■ Task prompt: Quote exactly, and only, the lines of the material below from the line with "build_shell(model)" through the line with "the imported frame.".

■ Records provided:
════════════════

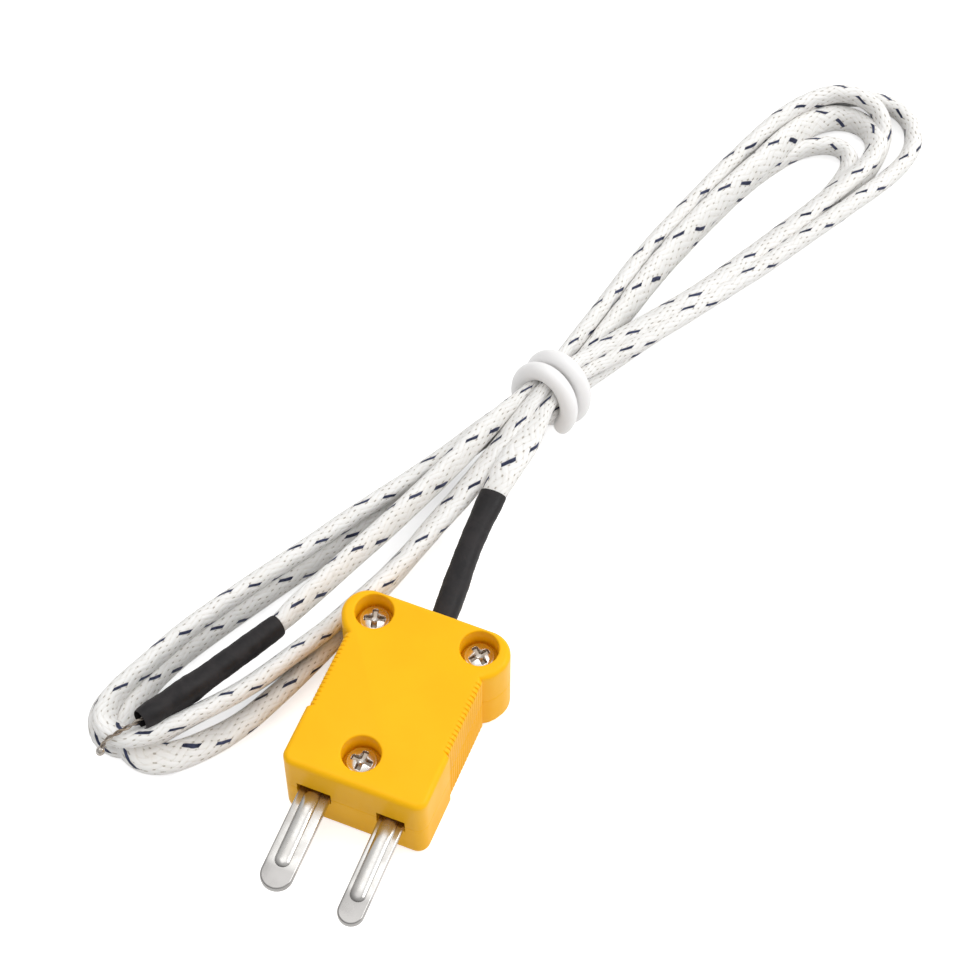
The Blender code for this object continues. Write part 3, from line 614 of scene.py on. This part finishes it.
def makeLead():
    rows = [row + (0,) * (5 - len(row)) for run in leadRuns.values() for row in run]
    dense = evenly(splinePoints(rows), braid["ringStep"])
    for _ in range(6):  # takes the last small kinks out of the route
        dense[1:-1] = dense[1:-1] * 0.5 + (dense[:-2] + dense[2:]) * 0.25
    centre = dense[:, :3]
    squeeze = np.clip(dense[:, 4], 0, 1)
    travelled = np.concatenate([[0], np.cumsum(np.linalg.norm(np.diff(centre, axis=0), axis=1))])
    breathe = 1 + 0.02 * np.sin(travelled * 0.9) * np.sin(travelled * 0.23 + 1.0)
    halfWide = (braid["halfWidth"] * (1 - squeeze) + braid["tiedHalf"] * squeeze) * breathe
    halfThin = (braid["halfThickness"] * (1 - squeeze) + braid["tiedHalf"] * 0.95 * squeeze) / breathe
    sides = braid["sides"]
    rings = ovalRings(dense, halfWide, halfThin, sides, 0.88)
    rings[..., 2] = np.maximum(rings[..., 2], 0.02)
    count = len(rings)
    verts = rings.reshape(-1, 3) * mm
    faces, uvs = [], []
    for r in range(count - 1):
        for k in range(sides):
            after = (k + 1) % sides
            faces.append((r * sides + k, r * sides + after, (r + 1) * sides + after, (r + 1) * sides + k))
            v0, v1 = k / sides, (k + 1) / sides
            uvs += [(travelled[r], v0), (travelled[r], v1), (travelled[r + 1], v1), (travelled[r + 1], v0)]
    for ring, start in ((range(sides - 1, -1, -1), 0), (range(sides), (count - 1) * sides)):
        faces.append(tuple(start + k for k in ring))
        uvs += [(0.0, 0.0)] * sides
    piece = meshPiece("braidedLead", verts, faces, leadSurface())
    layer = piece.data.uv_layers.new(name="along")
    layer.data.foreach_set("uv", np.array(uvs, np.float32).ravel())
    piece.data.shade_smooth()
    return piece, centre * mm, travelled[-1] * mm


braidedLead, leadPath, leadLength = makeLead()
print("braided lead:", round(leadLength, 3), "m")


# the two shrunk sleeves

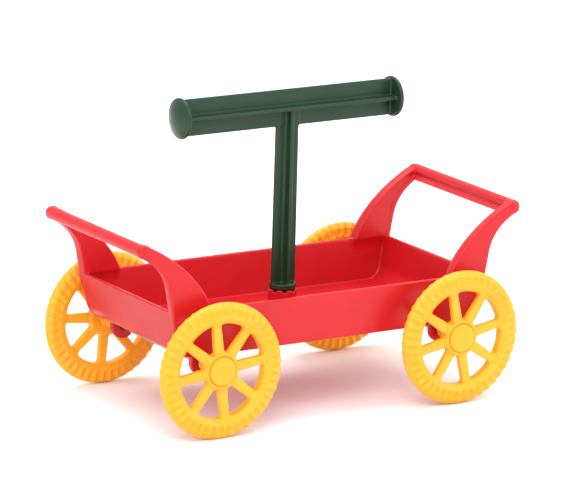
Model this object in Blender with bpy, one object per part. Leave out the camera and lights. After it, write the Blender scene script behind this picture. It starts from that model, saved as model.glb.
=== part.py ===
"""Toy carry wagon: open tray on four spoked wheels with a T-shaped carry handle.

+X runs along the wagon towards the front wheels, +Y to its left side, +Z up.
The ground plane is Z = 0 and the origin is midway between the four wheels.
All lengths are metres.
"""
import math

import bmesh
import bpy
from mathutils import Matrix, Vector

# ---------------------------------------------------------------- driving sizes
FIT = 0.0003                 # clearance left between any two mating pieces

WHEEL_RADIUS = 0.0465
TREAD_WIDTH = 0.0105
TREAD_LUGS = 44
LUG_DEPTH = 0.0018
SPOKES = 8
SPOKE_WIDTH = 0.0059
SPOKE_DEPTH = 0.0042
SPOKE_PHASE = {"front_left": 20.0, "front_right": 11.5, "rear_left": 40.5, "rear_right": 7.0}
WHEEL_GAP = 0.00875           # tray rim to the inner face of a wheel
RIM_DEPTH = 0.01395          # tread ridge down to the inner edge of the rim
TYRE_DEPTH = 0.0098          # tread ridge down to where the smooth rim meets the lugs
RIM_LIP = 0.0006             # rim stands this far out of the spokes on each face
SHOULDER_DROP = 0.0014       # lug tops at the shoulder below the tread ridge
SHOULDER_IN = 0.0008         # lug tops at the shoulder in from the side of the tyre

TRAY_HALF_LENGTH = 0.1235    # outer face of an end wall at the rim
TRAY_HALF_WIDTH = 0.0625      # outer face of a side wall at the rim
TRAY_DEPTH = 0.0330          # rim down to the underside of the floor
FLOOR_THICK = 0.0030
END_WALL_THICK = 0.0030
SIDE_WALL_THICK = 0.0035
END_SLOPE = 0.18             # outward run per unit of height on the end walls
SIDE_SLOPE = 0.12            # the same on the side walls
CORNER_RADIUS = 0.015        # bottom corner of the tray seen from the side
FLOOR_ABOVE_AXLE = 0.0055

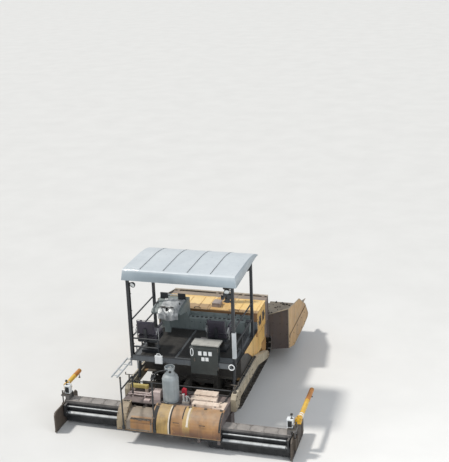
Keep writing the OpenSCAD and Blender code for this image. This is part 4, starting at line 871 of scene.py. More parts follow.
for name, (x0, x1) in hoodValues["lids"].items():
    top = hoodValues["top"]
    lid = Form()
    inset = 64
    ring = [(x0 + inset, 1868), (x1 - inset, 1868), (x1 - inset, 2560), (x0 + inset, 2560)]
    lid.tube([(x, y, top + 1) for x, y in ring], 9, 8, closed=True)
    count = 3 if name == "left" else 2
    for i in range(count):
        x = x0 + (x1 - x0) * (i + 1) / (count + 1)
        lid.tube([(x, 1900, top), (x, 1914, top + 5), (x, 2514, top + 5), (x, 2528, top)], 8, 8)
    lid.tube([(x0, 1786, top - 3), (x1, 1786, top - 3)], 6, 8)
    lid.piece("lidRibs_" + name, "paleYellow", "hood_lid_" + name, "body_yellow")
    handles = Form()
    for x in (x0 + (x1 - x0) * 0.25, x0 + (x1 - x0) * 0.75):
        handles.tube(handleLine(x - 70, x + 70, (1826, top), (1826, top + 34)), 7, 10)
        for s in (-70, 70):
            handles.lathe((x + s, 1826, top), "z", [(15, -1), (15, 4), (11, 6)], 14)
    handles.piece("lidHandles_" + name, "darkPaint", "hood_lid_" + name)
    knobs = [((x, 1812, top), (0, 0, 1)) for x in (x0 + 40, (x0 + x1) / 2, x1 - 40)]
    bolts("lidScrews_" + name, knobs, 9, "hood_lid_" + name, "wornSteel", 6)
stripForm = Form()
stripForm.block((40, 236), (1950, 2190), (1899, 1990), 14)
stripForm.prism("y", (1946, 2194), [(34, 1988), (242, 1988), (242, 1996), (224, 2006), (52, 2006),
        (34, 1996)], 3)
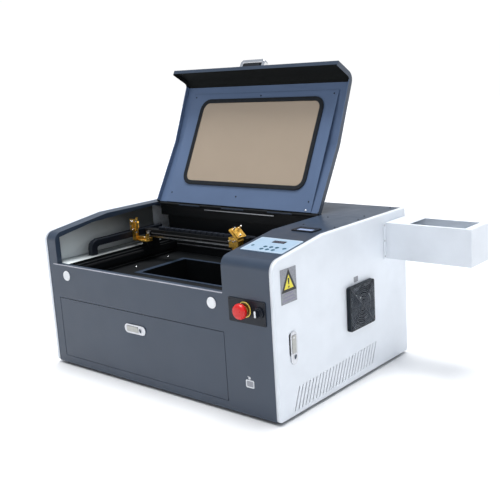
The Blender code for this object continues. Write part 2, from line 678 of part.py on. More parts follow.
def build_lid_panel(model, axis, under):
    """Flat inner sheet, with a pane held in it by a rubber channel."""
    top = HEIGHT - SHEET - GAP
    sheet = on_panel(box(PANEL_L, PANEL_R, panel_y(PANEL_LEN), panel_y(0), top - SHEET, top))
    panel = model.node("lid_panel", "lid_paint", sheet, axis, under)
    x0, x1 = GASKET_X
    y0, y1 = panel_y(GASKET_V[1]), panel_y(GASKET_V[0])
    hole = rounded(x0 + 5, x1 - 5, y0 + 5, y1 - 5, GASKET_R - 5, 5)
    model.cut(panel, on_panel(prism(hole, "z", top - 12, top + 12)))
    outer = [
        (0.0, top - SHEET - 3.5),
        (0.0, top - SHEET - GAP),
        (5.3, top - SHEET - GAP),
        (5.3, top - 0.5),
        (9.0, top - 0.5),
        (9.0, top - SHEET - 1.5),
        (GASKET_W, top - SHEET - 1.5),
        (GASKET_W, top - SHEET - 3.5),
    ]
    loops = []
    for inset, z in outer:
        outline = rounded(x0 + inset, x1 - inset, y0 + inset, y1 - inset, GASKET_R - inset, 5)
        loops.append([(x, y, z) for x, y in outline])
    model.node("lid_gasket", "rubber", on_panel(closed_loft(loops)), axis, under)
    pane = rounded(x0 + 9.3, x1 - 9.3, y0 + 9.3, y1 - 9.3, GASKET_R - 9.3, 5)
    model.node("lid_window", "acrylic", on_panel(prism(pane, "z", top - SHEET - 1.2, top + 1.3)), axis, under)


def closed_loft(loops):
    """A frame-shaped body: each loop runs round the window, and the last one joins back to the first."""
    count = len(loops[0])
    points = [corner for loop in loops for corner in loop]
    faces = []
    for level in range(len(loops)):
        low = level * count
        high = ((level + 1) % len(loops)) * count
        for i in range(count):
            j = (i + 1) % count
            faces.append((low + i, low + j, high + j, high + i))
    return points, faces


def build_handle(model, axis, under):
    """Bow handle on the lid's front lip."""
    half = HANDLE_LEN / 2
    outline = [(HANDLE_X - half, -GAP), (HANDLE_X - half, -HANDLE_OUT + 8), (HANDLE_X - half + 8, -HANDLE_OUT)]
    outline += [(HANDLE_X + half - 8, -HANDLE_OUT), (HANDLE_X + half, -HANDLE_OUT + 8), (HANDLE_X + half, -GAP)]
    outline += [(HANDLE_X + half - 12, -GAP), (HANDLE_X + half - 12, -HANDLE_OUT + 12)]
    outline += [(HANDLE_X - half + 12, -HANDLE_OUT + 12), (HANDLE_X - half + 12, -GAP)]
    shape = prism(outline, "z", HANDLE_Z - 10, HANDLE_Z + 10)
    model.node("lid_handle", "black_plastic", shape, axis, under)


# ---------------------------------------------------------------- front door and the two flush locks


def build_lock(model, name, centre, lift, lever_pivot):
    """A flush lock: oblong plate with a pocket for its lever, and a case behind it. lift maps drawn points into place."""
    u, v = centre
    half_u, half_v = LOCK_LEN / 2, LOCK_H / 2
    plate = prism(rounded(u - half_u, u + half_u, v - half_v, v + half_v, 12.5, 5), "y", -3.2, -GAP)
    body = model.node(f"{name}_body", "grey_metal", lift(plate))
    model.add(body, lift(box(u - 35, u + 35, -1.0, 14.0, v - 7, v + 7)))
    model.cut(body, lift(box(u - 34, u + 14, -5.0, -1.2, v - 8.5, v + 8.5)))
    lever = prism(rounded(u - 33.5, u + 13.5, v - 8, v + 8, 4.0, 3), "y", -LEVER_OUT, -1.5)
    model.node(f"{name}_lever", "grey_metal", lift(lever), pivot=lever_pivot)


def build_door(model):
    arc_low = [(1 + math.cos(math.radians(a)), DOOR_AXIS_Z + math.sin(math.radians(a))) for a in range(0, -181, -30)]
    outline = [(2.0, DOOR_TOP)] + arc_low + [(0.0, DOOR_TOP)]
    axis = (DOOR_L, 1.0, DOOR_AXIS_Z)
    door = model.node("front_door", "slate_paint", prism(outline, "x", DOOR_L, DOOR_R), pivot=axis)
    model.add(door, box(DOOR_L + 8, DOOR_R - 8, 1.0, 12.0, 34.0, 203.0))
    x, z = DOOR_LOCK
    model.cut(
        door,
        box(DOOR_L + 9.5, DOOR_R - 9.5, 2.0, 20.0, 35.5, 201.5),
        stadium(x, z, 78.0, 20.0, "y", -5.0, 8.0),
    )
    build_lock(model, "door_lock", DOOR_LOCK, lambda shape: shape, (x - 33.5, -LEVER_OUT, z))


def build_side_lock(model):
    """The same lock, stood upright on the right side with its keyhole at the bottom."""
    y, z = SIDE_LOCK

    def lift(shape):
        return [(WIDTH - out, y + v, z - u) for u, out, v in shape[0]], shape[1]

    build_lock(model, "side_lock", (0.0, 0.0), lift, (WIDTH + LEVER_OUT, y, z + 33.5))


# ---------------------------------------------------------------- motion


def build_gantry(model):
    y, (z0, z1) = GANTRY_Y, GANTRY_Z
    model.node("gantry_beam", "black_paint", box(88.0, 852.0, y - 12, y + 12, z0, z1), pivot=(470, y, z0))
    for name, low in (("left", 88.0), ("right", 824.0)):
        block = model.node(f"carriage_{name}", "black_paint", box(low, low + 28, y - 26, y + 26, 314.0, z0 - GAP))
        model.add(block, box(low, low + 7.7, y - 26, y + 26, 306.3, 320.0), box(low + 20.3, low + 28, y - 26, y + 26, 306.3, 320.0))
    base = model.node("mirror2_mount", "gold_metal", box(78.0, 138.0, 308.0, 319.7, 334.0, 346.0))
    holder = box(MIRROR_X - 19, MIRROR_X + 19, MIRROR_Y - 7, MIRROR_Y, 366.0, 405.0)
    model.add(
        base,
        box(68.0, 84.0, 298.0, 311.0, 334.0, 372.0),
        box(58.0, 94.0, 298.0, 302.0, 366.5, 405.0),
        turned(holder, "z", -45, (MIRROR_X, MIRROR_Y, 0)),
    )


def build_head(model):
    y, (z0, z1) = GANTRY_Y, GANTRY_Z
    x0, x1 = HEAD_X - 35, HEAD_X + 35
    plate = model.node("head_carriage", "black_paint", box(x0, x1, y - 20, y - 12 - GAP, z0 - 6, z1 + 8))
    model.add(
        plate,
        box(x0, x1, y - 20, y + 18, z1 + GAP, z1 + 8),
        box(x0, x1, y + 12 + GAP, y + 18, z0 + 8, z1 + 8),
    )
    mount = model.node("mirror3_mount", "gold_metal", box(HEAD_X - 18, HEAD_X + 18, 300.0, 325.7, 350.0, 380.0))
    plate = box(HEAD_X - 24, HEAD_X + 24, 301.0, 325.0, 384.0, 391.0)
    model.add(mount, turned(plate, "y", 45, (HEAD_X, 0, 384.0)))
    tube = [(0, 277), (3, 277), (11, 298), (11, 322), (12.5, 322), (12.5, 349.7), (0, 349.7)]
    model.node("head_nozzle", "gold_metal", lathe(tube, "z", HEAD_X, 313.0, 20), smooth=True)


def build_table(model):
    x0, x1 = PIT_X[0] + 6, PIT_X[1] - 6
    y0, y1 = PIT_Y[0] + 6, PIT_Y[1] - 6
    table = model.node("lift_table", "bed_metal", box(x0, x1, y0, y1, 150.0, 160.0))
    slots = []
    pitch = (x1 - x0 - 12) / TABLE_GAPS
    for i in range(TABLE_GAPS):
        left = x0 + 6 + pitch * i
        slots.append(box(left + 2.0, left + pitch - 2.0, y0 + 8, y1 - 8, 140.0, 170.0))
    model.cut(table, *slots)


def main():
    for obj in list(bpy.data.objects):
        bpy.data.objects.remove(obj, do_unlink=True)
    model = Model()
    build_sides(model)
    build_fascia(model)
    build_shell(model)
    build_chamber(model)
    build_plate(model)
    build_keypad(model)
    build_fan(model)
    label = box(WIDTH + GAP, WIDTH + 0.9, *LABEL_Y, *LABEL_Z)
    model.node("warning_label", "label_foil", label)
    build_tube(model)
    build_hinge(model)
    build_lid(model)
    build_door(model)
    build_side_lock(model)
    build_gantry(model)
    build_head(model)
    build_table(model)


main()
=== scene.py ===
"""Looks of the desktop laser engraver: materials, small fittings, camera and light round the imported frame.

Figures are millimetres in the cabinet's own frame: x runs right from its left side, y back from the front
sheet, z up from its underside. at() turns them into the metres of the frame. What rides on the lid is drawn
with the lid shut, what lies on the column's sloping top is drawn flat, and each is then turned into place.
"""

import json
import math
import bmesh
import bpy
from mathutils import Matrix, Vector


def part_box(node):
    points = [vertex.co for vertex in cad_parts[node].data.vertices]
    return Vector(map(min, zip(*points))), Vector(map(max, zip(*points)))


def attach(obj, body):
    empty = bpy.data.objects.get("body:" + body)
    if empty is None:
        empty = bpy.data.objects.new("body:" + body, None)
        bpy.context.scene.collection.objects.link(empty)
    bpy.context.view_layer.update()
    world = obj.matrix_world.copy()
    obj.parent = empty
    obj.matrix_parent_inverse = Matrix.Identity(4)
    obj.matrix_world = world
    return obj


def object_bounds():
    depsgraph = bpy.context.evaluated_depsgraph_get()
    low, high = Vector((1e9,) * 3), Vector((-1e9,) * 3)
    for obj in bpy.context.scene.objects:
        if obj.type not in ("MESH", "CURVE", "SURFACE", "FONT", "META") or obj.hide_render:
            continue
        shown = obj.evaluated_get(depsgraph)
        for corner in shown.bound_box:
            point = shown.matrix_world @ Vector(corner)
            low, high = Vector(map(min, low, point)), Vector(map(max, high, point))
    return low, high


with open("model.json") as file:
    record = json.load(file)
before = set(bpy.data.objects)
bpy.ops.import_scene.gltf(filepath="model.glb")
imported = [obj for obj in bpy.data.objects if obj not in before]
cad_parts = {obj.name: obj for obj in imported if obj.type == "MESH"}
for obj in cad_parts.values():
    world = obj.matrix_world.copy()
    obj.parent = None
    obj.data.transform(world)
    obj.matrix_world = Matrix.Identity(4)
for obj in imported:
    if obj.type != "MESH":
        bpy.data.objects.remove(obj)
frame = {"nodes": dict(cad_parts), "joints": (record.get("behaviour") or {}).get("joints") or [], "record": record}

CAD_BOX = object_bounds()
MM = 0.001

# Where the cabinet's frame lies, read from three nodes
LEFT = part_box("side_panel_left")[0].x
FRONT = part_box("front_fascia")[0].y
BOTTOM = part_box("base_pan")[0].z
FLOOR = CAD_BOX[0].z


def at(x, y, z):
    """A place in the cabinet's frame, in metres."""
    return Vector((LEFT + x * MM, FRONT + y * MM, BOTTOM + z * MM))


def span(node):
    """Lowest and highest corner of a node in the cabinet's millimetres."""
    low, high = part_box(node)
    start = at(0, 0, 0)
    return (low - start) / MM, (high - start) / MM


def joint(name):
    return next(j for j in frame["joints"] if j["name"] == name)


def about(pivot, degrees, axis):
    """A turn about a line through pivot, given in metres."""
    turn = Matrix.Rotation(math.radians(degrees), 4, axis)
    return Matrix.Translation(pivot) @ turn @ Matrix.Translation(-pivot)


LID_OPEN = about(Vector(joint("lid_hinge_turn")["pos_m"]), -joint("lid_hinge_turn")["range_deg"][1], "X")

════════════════

■ Task result:
    build_shell(model)
    build_chamber(model)
    build_plate(model)
    build_keypad(model)
    build_fan(model)
    label = box(WIDTH + GAP, WIDTH + 0.9, *LABEL_Y, *LABEL_Z)
    model.node("warning_label", "label_foil", label)
    build_tube(model)
    build_hinge(model)
    build_lid(model)
    build_door(model)
    build_side_lock(model)
    build_gantry(model)
    build_head(model)
    build_table(model)


main()
=== scene.py ===
"""Looks of the desktop laser engraver: materials, small fittings, camera and light round the imported frame.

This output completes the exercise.